Cahê contou que, quando levou a proposta do enredo para a direção da Imperatriz, ela foi logo aceita. Ele relatou que os profissionais do museu se emocionaram em saber que as comemorações do bicentenário começariam com o desfile de uma escola de samba na Marquês de Sapucaí.
“Eles já tinham uma agenda de eventos que começa em junho, mas não podiam imaginar que uma escola de samba como a Imperatriz pudesse exaltar a sua história. Claro que o carnaval tem o poder de mídia e de divulgação, de agregar valores. Eles vislumbraram a possibilidade de uma repercussão gigantesca e é o que está acontecendo. Tem pessoas que nunca passaram pela Quinta da Boa Vista que estão frequentando. Tem componentes da escola com mais de 60 anos que nunca foram ao museu e o visitaram agora por conta do enredo da Imperatriz”, disse, empolgado com a possibilidade de a escola levantar uma bandeira da cultura nacional. “Isso realmente é o carnaval fazendo a sua parte na sociedade”, completou.
Tradição
O diretor de carnaval Wagner Araújo lembrou que a Imperatriz é uma escola muito ligada à comunidade, que em grande parte tem renda mais baixa, e este ano volta a passar na Marquês de Sapucaí com um enredo contando a história de reis, rainhas, príncipes e princesas, como foi em alguns anos em que levou o título.
Essa temática já é uma tradição, pois, segundo o diretor, agrada aos componentes da escola, que gostam de se sentir bem-vestidos. Em alguns momentos, outros temas não foram tão bem recebidos na comunidade.

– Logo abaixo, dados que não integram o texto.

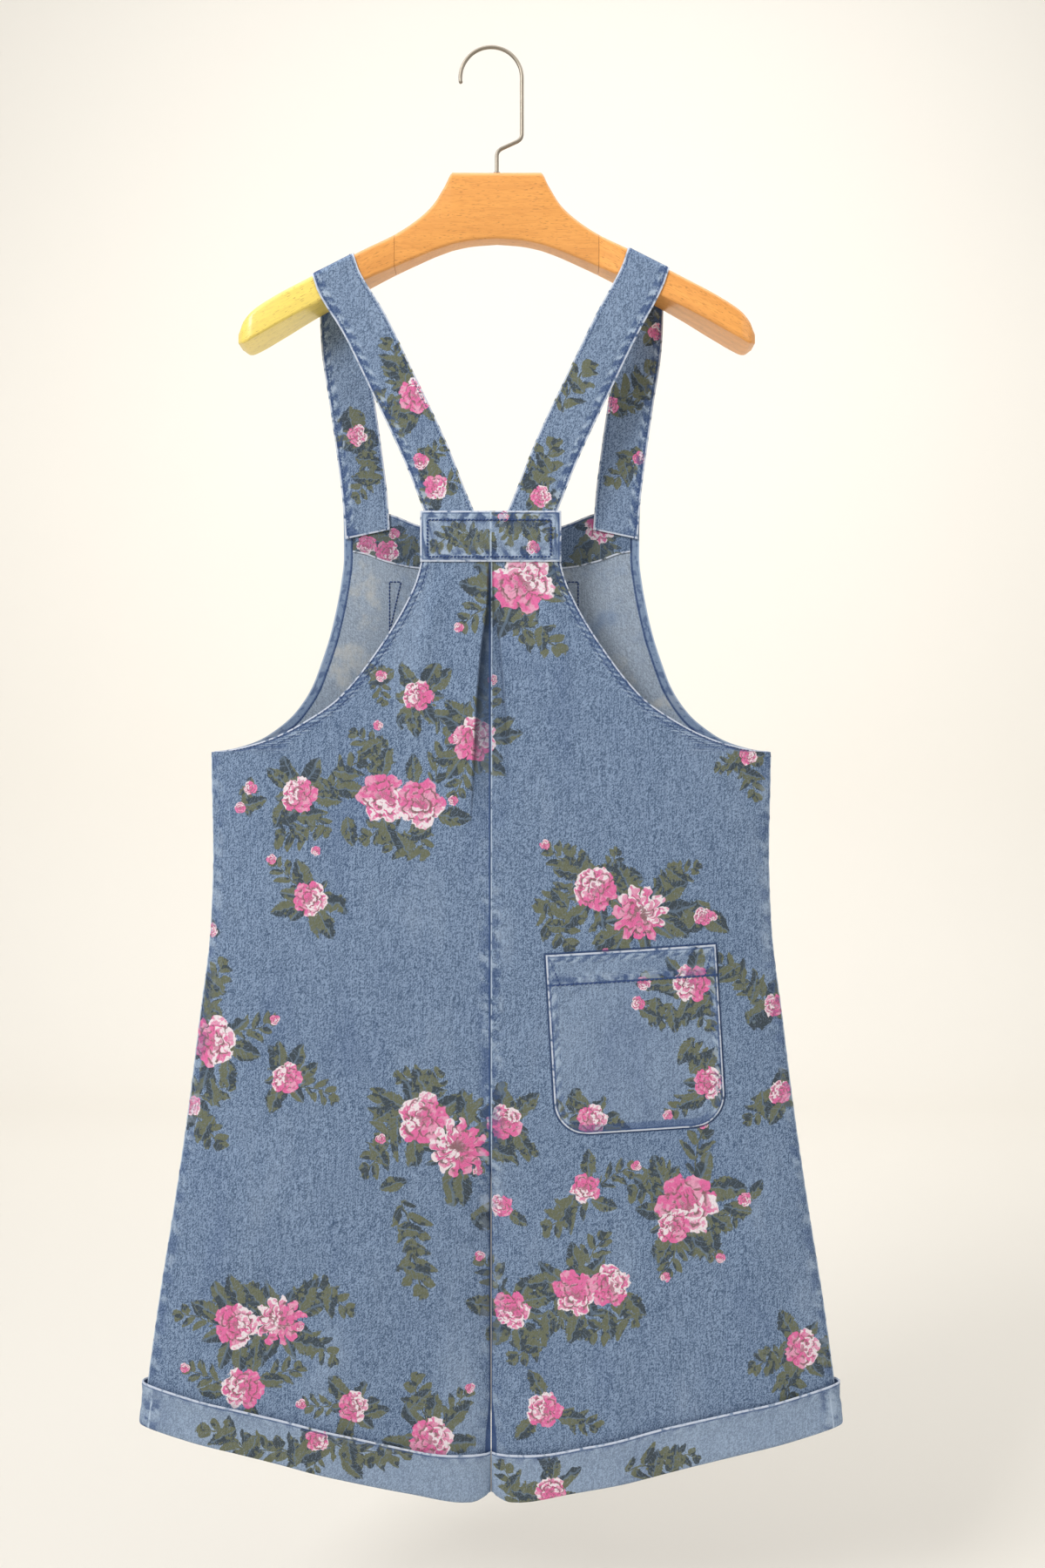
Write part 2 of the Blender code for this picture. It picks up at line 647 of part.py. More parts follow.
def hook(finish):
    """The bent wire: the crown's arc, the straight side, the set-back neck and the stem."""
    crown = WIRE - HOOK_RADIUS
    angles = np.radians(np.linspace(HOOK_END, 0, 22))
    path = list(HOOK_RADIUS * np.stack([np.cos(angles), np.sin(angles)], axis=-1) + (0.0, crown))
    side = np.array([HOOK_RADIUS, HOOK_DROP])
    neck = np.array([HANGER_X, HOOK_NECK])
    stem = np.array([HANGER_X, BLOCK_TOP + SEAM])
    path += bend(path[-1], side, neck, HOOK_BEND)
    path += bend(side, neck, stem, HOOK_BEND)
    path.append(stem)
    curve = bpy.data.curves.new("hanger_hook", "CURVE")
    curve.dimensions = "3D"
    curve.bevel_depth = WIRE
    curve.bevel_resolution = 2
    curve.use_fill_caps = True
    spline = curve.splines.new("POLY")
    spline.points.add(len(path) - 1)
    for point, (x, z) in zip(spline.points, path):
        point.co = (x, 0.0, z, 1.0)
    curve.materials.append(finish)
    piece = bpy.data.objects.new("hanger_hook", curve)
    bpy.context.scene.collection.objects.link(piece)


def collar(finish, sides=16):
    """The washer round the stem, where it enters the block: a ring turned from its four-cornered section."""
    bore = WIRE + SEAM
    foot = BLOCK_TOP + SEAM
    top = foot + COLLAR_HEIGHT
    section = [(bore, foot), (COLLAR_RADIUS, foot), (COLLAR_TOP_RADIUS, top), (bore, top)]
    points, faces = [], []
    for i in range(sides):
        a = 2 * math.pi * i / sides
        points += [(HANGER_X + r * math.cos(a), r * math.sin(a), z) for r, z in section]
        for j in range(4):
            k = (j + 1) % 4
            n = (i + 1) % sides * 4
            faces.append((i * 4 + j, i * 4 + k, n + k, n + j))
    points = np.array(points)
    add_piece("hook_collar", points, facing_out(points, faces), finish)


def build():
    clear_scene()
    denim = material("denim", DENIM, 0.85)
    pale = material("denim_pale", DENIM_PALE, 0.85)
    beech = material("beech", BEECH, 0.5)
    steel = material("steel", STEEL, 0.3, 1.0)
    for hand, word in ((-1, "left"), (1, "right")):
        panel(f"back_{word}", -1, hand, BACK_ARMHOLE, denim)
        panel(f"front_{word}", 1, hand, FRONT_ARMHOLE, denim)
        cuff(f"cuff_{word}", hand, pale)
        strap(f"strap_{word}", hand, denim)
    tab(pale)
    facing(denim)
    pocket("back_pocket", -1, BACK_POCKET, denim)
    pocket("bib_pocket", 1, BIB_POCKET, denim)
    hanger(beech)
    hook(steel)
    collar(steel)


build()
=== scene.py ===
"""Flower-printed denim shortalls hanging on a wooden hanger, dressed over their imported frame.

Metres, in the frame's own axes: +Z up, the garment's back towards -Y, and the origin at the top of the
hollow of the hanger's hook. Each cloth piece is a wall between two grids worked out with numpy. Its printed
face and its pale reverse have a finish each, and stitches are small thread bars laid along the seams.
"""

import math
from collections import namedtuple

import bpy
import numpy as np
from bpy.props import FloatProperty, FloatVectorProperty, PointerProperty
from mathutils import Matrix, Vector


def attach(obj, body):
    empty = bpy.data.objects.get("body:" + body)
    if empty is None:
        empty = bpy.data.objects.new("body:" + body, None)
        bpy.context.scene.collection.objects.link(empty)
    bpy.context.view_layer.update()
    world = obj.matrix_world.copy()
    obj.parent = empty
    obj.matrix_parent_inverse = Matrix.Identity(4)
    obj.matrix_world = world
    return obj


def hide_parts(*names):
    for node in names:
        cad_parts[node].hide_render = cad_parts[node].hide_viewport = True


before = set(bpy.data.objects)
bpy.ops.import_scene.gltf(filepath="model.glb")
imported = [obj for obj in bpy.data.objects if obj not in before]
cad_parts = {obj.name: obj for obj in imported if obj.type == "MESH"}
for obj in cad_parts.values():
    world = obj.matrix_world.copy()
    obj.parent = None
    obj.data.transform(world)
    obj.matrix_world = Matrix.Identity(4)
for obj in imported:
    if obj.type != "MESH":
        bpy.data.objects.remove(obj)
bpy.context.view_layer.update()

bl_info = {
    "name": "Denim shortalls on a hanger",
    "version": (1, 0, 0),
    "blender": (4, 5, 0),
    "location": "3D View > Sidebar > Shortalls",
    "description": "Makes the cloth, stitching, hanger and studio of the shortalls",
    "category": "Add Mesh",
}

MM = 0.001

# Cloth.
WALL = 0.0012
STRAP_WALL = 0.0014
FACING_WALL = 0.0010
CUFF_WALL = 0.0024
SEAM = 0.0003
HEM_BAND = 0.0075
PANEL_TOP = -0.410
UNDERARM = -0.611
FORK_START = -0.935
CROTCH = -1.004
LEG_GAP = 0.0035
LEG_LIFT = 0.0036
INSEAM_EASE = 0.0002
CUFF_ROOM = (-1.165, -1.212)  # the heights between which the legs part to leave room for the cuffs
MOST_MITRE = 0.4
FAR = 0.1  # the distance that stands for no edge or seam near by
LEAST_SLOPE = 0.12
BIB_EASE = 0.05

# Relief: the hems' bands, dents and ripples, and the seams' lap.
WIDE_HEM = 0.009
HEM_RISE = 0.00035
EDGE_DROP = 0.0005
EDGE_ROUND = 0.0012
STITCH_DENT = 0.0003
DENT_REACH = 0.0007
ARMHOLE_LINES = (0.0016, 0.0062)
EDGE_LINE = 0.0018
LAP = 0.0008
LAP_RISE = 0.0005
SEAM_REACH = 0.006
SEAM_PUCKER = 0.00025
WORN_SEAT = (-0.68, -0.80)
PUCKER_WAVES = ((483, 1.0, 0.0), (745, 0.6, 1.7), (297, 0.4, 1.0))  # pace, height, phase


def table(row, *values):
    """Rows with named columns."""
    return tuple(row(*v) for v in values)


# The body: how far each panel's middle stands off the garment's middle plane.
Section = namedtuple("Section", "z half_width back_depth front_depth")
BODY = table(
    Section,
    (-0.390, 0.2425, 0.0145, 0.0210), (-0.500, 0.2425, 0.0170, 0.0212), (-0.611, 0.2425, 0.0200, 0.0208),
    (-0.700, 0.2410, 0.0210, 0.0210), (-0.760, 0.2430, 0.0210, 0.0210), (-0.840, 0.2525, 0.0205, 0.0200),
    (-0.920, 0.2625, 0.0195, 0.0185), (-1.000, 0.2742, 0.0180, 0.0170), (-1.090, 0.2885, 0.0165, 0.0160),
    (-1.200, 0.3035, 0.0160, 0.0155),
)
EdgePoint = namedtuple("EdgePoint", "z half_width")
BACK_ARMHOLE = table(
    EdgePoint,
    (PANEL_TOP, 0.0580), (-0.4300, 0.0580), (-0.4475, 0.0600), (-0.4632, 0.0640), (-0.4840, 0.0732),
    (-0.5063, 0.0860), (-0.5286, 0.1010), (-0.5494, 0.1167), (-0.5680, 0.1345), (-0.5836, 0.1575),
    (-0.5955, 0.1798), (-0.6030, 0.2000), (-0.6080, 0.2210), (UNDERARM, 0.2425),
)
FRONT_ARMHOLE = table(
    EdgePoint,
    (-0.3940, 0.1310), (-0.4150, 0.1303), (-0.4392, 0.1302), (-0.4622, 0.1327), (-0.4852, 0.1369),
    (-0.5082, 0.1423), (-0.5312, 0.1496), (-0.5542, 0.1584), (-0.5772, 0.1737), (-0.5900, 0.1880),
    (-0.6003, 0.2040), (-0.6070, 0.2230), (UNDERARM, 0.2425),
)
Across = namedtuple("Across", "x z")
BIB_TOP = table(
    Across,
    (0.000, -0.4180), (0.035, -0.4165), (0.062, -0.4110), (0.092, -0.4000), (0.131, -0.3940),
)
FACING_FOOT = table(
    Across,
    (0.000, -0.4530), (0.067, -0.4485), (0.093, -0.4430), (0.113, -0.4360), (0.131, -0.4330),
)
HEM = table(
    Across,
    (0.003, -1.2535), (0.016, -1.2583), (0.070, -1.2480), (0.115, -1.2385), (0.180, -1.2225),
    (0.306, -1.1925),
)
CUFF_TOP = table(
    Across,
    (0.003, -1.2170), (0.037, -1.2150), (0.089, -1.2045), (0.142, -1.1915), (0.215, -1.1750),
    (0.306, -1.1542),
)

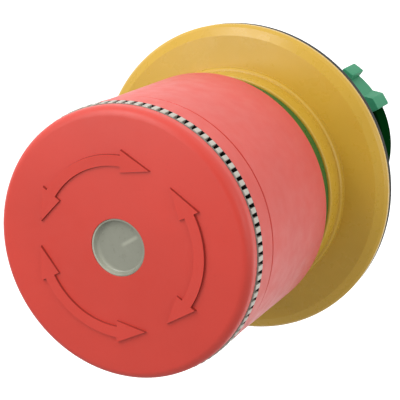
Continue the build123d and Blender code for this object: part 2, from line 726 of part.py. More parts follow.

“Já fizemos alguns carnavais em que a fantasia impressionou a comunidade negativamente, porque eram roupas simples”, afirmou Araújo, lembrando que o cuidado com as fantasias ocorreu até nos anos em que a escola teve os enredos sobre o jogador Zico, os cantores Zezé de Camargo e Luciano e o líder sul-africano Mandela.
Dona Regininha concorda. “Eu gosto de ver a suntuosidade da coisa. A Imperatriz acostumou a gente assim, a ver carnavais bonitos. Eu venho de carnavais com Arlindo Rodrigues, um mestre. Este tipo de enredo eu gosto”, acrescentou.
Desfile da comunidade
A Imperatriz Leopoldinense vai este ano para a avenida com 2600 componentes no chão e 110 nas alegorias. Como não tem ala comercial, a escola paga todas as fantasias, que são distribuídas para pessoas que frequentam a agremiação e para comunidades da zona da Leopoldina, próximas à quadra.
Wagner Araújo destacou que, durante anos, as alas das escolas vendiam as fantasias por preços elevados e apenas baianas, os ritmistas da bateria, a velha guarda, as alas infantis e os passistas ganhavam o figurino. A mudança, segundo ele, foi para melhor. Os componentes entram na avenida mais identificados às escolas e cantam o samba com mais força, um bom caminho para conseguir notas mais altas no quesito evolução.